** Exercise brief **
Print the listing below from its opening line through the line holding "cad_parts[node].hide_render = cad_parts[node].hide_viewport", both ends included.
##### Dataset section #####
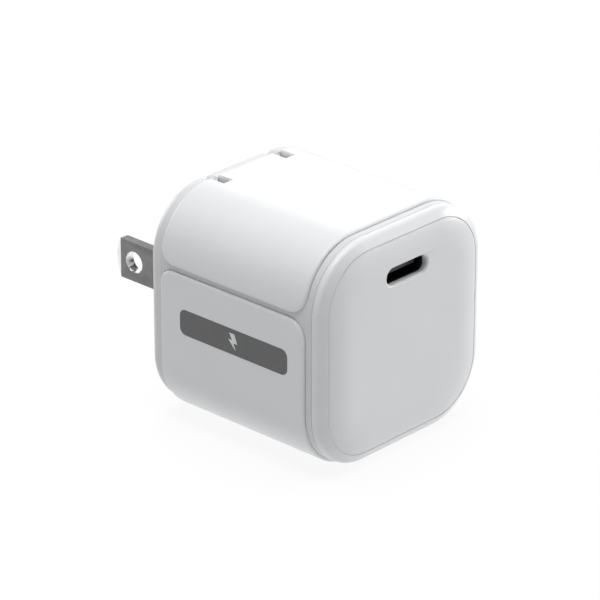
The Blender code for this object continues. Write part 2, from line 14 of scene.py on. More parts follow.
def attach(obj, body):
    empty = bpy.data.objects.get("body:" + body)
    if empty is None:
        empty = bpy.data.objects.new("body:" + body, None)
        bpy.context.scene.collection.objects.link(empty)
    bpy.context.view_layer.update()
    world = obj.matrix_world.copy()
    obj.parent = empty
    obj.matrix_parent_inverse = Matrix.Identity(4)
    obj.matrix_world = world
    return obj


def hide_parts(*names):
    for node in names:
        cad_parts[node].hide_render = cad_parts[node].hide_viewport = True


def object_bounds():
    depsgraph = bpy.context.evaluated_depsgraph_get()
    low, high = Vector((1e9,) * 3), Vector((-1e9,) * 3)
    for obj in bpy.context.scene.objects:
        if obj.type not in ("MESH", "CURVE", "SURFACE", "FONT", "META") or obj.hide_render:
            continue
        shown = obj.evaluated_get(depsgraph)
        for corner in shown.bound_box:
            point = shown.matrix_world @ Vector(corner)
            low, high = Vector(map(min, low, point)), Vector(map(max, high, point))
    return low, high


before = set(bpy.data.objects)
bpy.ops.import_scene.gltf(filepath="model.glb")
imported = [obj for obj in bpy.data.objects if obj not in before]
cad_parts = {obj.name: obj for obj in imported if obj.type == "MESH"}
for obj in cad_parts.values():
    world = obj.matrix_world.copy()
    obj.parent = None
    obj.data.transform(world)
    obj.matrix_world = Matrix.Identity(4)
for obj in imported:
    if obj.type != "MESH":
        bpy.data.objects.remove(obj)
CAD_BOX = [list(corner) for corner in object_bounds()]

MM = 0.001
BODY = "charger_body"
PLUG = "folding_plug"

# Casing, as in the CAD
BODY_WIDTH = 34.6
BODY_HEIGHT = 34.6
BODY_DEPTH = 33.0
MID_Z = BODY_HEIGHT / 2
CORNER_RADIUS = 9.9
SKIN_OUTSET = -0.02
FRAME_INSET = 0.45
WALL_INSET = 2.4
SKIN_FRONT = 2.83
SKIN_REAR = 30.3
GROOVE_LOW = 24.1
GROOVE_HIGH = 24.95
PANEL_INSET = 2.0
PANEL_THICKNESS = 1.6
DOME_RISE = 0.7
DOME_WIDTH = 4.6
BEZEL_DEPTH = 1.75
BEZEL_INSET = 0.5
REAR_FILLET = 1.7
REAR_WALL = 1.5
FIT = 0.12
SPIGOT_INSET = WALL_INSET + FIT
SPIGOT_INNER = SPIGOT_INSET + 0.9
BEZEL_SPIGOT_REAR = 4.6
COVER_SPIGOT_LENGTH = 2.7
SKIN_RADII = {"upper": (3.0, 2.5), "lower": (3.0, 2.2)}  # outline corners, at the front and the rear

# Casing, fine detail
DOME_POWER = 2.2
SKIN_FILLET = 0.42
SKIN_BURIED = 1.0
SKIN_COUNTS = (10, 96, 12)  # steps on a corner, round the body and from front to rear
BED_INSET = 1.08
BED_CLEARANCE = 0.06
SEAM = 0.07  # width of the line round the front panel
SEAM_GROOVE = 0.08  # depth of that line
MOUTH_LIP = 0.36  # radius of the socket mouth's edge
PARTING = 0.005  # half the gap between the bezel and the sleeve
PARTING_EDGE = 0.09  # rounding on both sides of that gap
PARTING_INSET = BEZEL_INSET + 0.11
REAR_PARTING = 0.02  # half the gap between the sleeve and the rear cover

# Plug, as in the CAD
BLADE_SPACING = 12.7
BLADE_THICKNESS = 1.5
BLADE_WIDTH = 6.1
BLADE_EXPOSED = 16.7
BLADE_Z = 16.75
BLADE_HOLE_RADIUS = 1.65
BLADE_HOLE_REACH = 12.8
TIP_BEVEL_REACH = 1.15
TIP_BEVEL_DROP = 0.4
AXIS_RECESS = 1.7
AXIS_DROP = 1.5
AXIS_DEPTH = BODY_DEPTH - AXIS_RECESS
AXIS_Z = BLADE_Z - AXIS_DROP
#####
** Result below **
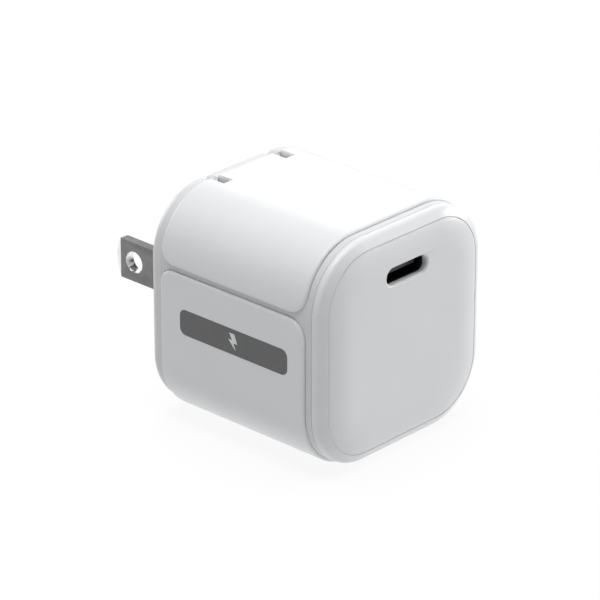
The Blender code for this object continues. Write part 2, from line 14 of scene.py on. More parts follow.
def attach(obj, body):
    empty = bpy.data.objects.get("body:" + body)
    if empty is None:
        empty = bpy.data.objects.new("body:" + body, None)
        bpy.context.scene.collection.objects.link(empty)
    bpy.context.view_layer.update()
    world = obj.matrix_world.copy()
    obj.parent = empty
    obj.matrix_parent_inverse = Matrix.Identity(4)
    obj.matrix_world = world
    return obj


def hide_parts(*names):
    for node in names:
        cad_parts[node].hide_render = cad_parts[node].hide_viewport = True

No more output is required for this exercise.